Listing:

[Start]

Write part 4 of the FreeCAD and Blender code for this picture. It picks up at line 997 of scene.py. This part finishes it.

[End]
[Start]

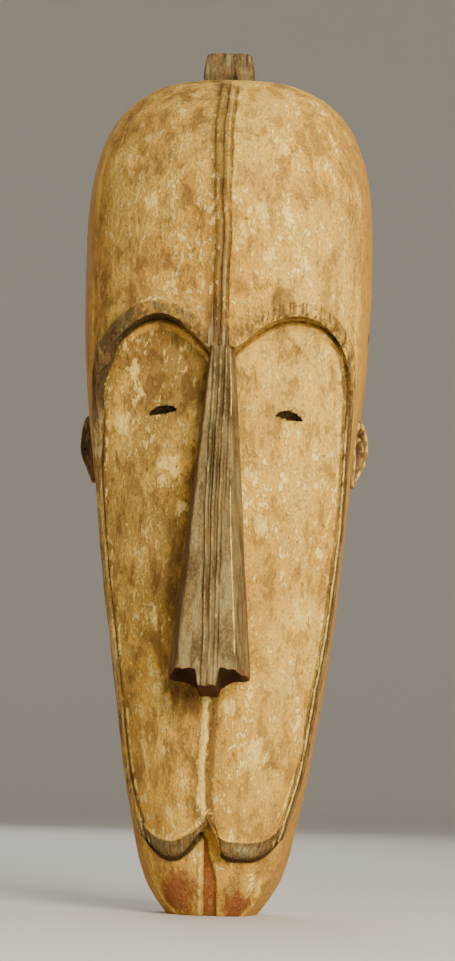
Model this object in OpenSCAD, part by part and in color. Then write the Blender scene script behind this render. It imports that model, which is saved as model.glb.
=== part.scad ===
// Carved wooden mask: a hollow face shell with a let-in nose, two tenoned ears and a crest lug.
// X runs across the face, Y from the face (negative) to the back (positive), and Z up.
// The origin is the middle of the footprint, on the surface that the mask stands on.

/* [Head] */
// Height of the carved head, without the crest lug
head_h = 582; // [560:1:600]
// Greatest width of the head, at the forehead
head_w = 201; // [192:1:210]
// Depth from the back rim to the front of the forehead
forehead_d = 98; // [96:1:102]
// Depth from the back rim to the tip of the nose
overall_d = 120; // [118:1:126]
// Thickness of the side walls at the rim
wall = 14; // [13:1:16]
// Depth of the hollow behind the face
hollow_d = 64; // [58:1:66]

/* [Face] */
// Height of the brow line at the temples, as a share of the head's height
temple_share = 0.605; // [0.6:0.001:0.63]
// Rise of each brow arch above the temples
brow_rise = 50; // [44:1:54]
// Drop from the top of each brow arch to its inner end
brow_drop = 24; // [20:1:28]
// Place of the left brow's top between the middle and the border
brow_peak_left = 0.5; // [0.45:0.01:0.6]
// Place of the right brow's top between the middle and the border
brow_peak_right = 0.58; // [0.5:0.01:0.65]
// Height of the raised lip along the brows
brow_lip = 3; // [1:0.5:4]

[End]

What you will do:
Within the listing above, the range opens at the line with "Model this object" and closes at the line with "mask stands on.". Reproduce exactly the lines of that range, including both ends.

Exercise response:
Model this object in OpenSCAD, part by part and in color. Then write the Blender scene script behind this render. It imports that model, which is saved as model.glb.
=== part.scad ===
// Carved wooden mask: a hollow face shell with a let-in nose, two tenoned ears and a crest lug.
// X runs across the face, Y from the face (negative) to the back (positive), and Z up.
// The origin is the middle of the footprint, on the surface that the mask stands on.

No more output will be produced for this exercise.